Show each line from the listing that includes the word "materials".

---*---

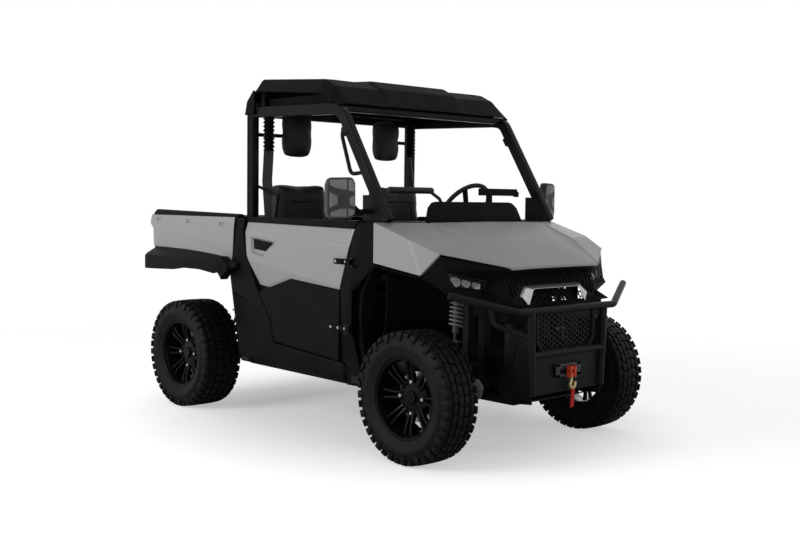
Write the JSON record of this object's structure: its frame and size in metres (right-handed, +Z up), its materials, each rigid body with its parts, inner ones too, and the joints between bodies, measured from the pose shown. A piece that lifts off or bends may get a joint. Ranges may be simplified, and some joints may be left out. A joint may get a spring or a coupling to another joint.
{
  "type": "side by side utility vehicle",
  "caption": "Electric side by side utility vehicle with two seats, half doors, a caged cab under a roof, a tilting cargo bed with a tailgate, a front bumper and a winch.",
  "frame": {"origin": "on the floor, under the middle of the bounding box", "axes": "+X forward, +Y to the vehicle's left, +Z up"},
  "size_m": [2.932, 1.81, 1.98],
  "materials": {
    "frame_steel": "satin black paint",
    "battery_case": "moulded case",
    "cast_case": "cast, painted dark",
    "spring_steel": "grey painted spring",
    "black_plastic": "grained black moulding",
    "cage_paint": "satin black powder coat",
    "roof_plastic": "textured black moulding",
    "grey_paint": "metallic grey, clear coated",
    "silver_trim": "satin silver",
    "lamp_lens": "clear lens over dark reflectors",
    "bumper_paint": "textured dark grey powder coat",
    "red_web": "woven strap on a steel hook",
    "seat_vinyl": "black vinyl, sewn",
    "belt_web": "woven black webbing",
    "mirror_shell": "dark grey moulding",
    "lamp_red": "red lens",
    "rim_paint": "gloss black alloy",
    "tyre": "black rubber"
  },
  "bodies": {
    "chassis": {"chassis_frame": "frame_steel", "skid_plate": "frame_steel", "battery": "battery_case", "drivetrain": "cast_case", "suspension_arms": "frame_steel", "dampers": "spring_steel", "hitch_receiver": "frame_steel", "cab_tub": "black_plastic", "roll_cage": "cage_paint", "roof": "roof_plastic", "rocker_panels": "black_plastic", "quarter_panels": "black_plastic", "front_fenders": "grey_paint", "cowl": "black_plastic", "grab_bar": "black_plastic", "instrument_display": "black_plastic", "front_fascia": "black_plastic", "grille_trim": "silver_trim", "headlights": "lamp_lens", "bumper": "bumper_paint", "winch": "cast_case", "tow_hook": "red_web", "seat_cushions": "seat_vinyl", "seatbacks": "seat_vinyl", "headrests": "seat_vinyl", "seat_belts": "belt_web", "mirrors": "mirror_shell"},
    "door_right": {"door_shell_right": "black_plastic", "door_skin_right": "grey_paint"},
    "door_left": {"door_shell_left": "black_plastic", "door_skin_left": "grey_paint"},
    "hood": {"hood": "grey_paint"},
    "bed": {"bed_tub": "black_plastic", "bed_side_panels": "grey_paint", "bed_flares": "black_plastic", "tail_lights": "lamp_red"},
    "tailgate": {"tailgate": "black_plastic"},
    "knuckle_right": {"knuckle_right": "cast_case"},
    "knuckle_left": {"knuckle_left": "cast_case"},
    "rack": {"steering_rack": "cast_case"},
    "steering_wheel": {"steering_wheel": "black_plastic"},
    "wheel_front_right": {"rim_front_right": "rim_paint", "tyre_front_right": "tyre"},
    "wheel_front_left": {"rim_front_left": "rim_paint", "tyre_front_left": "tyre"},
    "wheel_rear_right": {"rim_rear_right": "rim_paint", "tyre_rear_right": "tyre"},
    "wheel_rear_left": {"rim_rear_left": "rim_paint", "tyre_rear_left": "tyre"}
  },
  "joints": [
    {"name": "steer_right", "type": "hinge", "parent": "chassis", "child": "knuckle_right", "pos_m": [1.025, -0.59, 0.33], "axis": [0, 0, 1], "range_deg": [-28, 28]},
    {"name": "steer_left", "type": "hinge", "parent": "chassis", "child": "knuckle_left", "pos_m": [1.025, 0.59, 0.33], "axis": [0, 0, 1], "range_deg": [-28, 28]},
    {"name": "steering_wheel_turn", "type": "hinge", "parent": "chassis", "child": "steering_wheel", "pos_m": [0.358, 0.35, 1.236], "axis": [-0.8192, 0, 0.5736], "range_deg": [-252, 252]},
    {"name": "rack_slide", "type": "slide", "parent": "chassis", "child": "rack", "axis": [0, 1, 0], "range_m": [-0.055, 0.055]},
    {"name": "spin_front_right", "type": "hinge", "parent": "knuckle_right", "child": "wheel_front_right", "pos_m": [1.025, -0.667, 0.33], "axis": [0, 1, 0], "continuous": true},
    {"name": "spin_front_left", "type": "hinge", "parent": "knuckle_left", "child": "wheel_front_left", "pos_m": [1.025, 0.667, 0.33], "axis": [0, 1, 0], "continuous": true},
    {"name": "spin_rear_right", "type": "hinge", "parent": "chassis", "child": "wheel_rear_right", "pos_m": [-0.965, -0.68, 0.33], "axis": [0, 1, 0], "continuous": true},
    {"name": "spin_rear_left", "type": "hinge", "parent": "chassis", "child": "wheel_rear_left", "pos_m": [-0.965, 0.68, 0.33], "axis": [0, 1, 0], "continuous": true},
    {"name": "door_right_hinge", "type": "hinge", "parent": "chassis", "child": "door_right", "pos_m": [0.567, -0.717, 0.8], "axis": [0, 0, 1], "range_deg": [0, 65]},
    {"name": "door_left_hinge", "type": "hinge", "parent": "chassis", "child": "door_left", "pos_m": [0.567, 0.717, 0.8], "axis": [0, 0, -1], "range_deg": [0, 65]},
    {"name": "hood_hinge", "type": "hinge", "parent": "chassis", "child": "hood", "pos_m": [0.861, 0, 1.166], "axis": [0, -1, 0], "range_deg": [0, 50]},
    {"name": "bed_tilt", "type": "hinge", "parent": "chassis", "child": "bed", "pos_m": [-1.25, 0, 0.8], "axis": [0, -1, 0], "range_deg": [0, 45]},
    {"name": "tailgate_hinge", "type": "hinge", "parent": "bed", "child": "tailgate", "pos_m": [-1.444, 0, 0.876], "axis": [0, -1, 0], "range_deg": [0, 90]}
  ],
  "couplings": [
    {"joint": "steer_left", "follows": "steer_right", "ratio": 1},
    {"joint": "rack_slide", "follows": "steer_right", "m_per_rad": -0.11},
    {"joint": "steering_wheel_turn", "follows": "steer_right", "ratio": 9}
  ]
}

---*---

→ **THE RESPONSE**
Write the JSON record of this object's structure: its frame and size in metres (right-handed, +Z up), its materials, each rigid body with its parts, inner ones too, and the joints between bodies, measured from the pose shown. A piece that lifts off or bends may get a joint. Ranges may be simplified, and some joints may be left out. A joint may get a spring or a coupling to another joint.
  "materials": {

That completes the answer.